Deposition testimony by the CEO and Chairman of defendants’ corporate parent, Rolta India, waived defendants’ attorney-client privilege as to communications had with various counsel representing them in New York courts and in India. The CEO's testimony that defendants did not comply with post-judgment orders calling for a turnover of assets to a receiver because the turnover and receivership orders had yet to be domesticated in India in accordance with Indian law affirmatively placed the subject matter of their privileged communications in litigation (see generally U.S. Bank N.A. v. Lightstone Holdings LLC, 196 A.D.3d 445, 447, 152 N.Y.S.3d 441 [1st Dept. 2021], lv denied 38 N.Y.3d 913, 2022 WL 4136892 [2022] ; Metropolitan Bridge & Scaffolds Corp. v. New York City Hous. Auth., 168 A.D.3d 569, 571–572, 92 N.Y.S.3d 248 [1st Dept. 2019] ). The CEO testified, among other things, that defendants’ counsel in India advised noncompliance with the post-judgment orders pending domestication of such orders in India, and that defendants’ U.S. counsel would yield to the advice of its Indian counsel on the matter. Thus, invasion of the privilege was required for plaintiffs to adequately contest the validity of defendants’ defense in failing to comply with the turnover and receivership orders (see generally Lightstone Holdings LLC, 196 A.D.3d at 447, 152 N.Y.S.3d 441 ), particularly inasmuch as contempt proceedings had already been brought against the president of Rolta India's primary subsidiary, and additional contempt proceedings were in the process of being commenced against other principals.
Insofar as defendants argue that the CEO only testified on behalf of Rolta India, and that any purported waiver of privileged communications had to be restricted to communications between Rolta India and its counsel, and not to any attorney communications had by the other defendants, the argument is unavailing. In the context of disclosure, a showing of common interest between parties, as might hold various parties mutually bound to the requirements of a disclosure order, may be evidenced by dual representation or a shared defense or strategy between defendants, notwithstanding that the parties might be separately represented (see American Re–Insurance Co. v. United States Fid. & Guar. Co., 40 A.D.3d 486, 491, 837 N.Y.S.2d 616 [1st Dept. 2007] ). Here, there is both dual representation and evidence of a defense strategy shared by defendants.

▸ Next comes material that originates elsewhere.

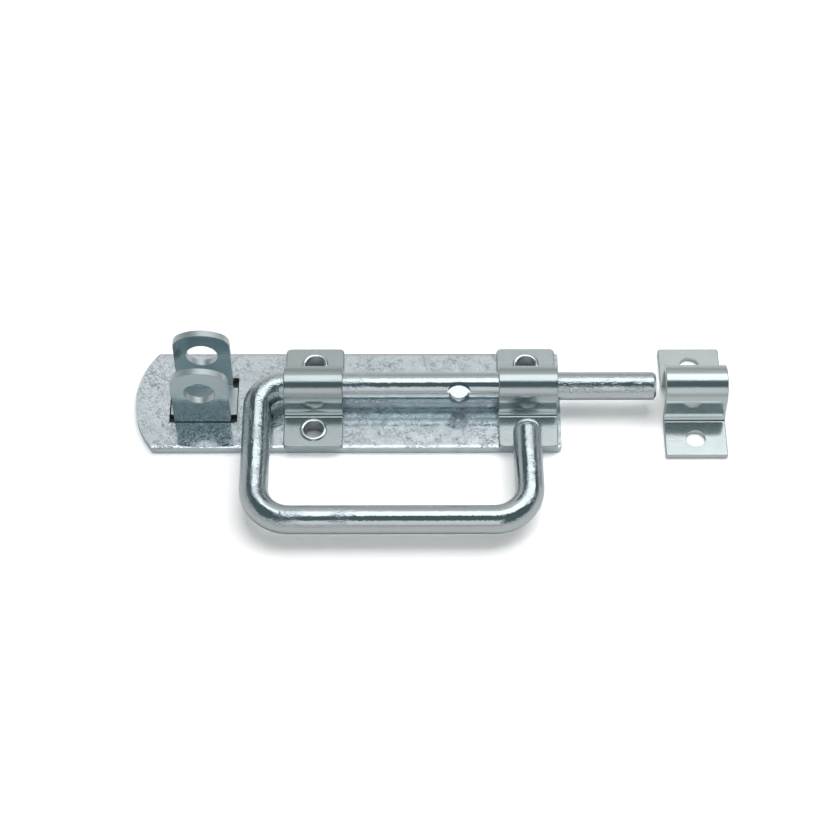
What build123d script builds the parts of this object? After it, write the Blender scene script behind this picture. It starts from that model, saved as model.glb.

In addition, the record reflected that the CEO was the founder and decision maker for the Rolta entities, that the CEO transferred monies through his privately owned companies to financially assist Rolta India, and that not only were defendants engaged in obstructive measures to deflect collection efforts on the judgments, but also the evidence suggested that assets were being stripped from defendants. Therefore, the court providently exercised its discretion in ordering the CEO to disclose Rolta related communications he had in his corporate email account, private Gmail account, and other electronic accounts identified by the court (see generally CPLR 5223 ; U.S. Bank N.A. v. APP Intl. Fin. Co., B.V., 100 A.D.3d 179, 183, 952 N.Y.S.2d 533 [1st Dept. 2012] ).
Nevertheless, the time frame and general subject matter of the ordered disclosure – all Rolta-related communications, regardless of subject matter, predating the entry of judgment by more than four years–was impermissibly overbroad. The production period should instead commence from the action's filing date, by summons, of June 7, 2018 and end on the court's order date of March 25, 2022. Further, the communications that defendants must produce should be limited to those connected to, or reflecting the issues raised, in the post-judgment enforcement proceeding. We have considered defendants’ remaining arguments and find them unavailing.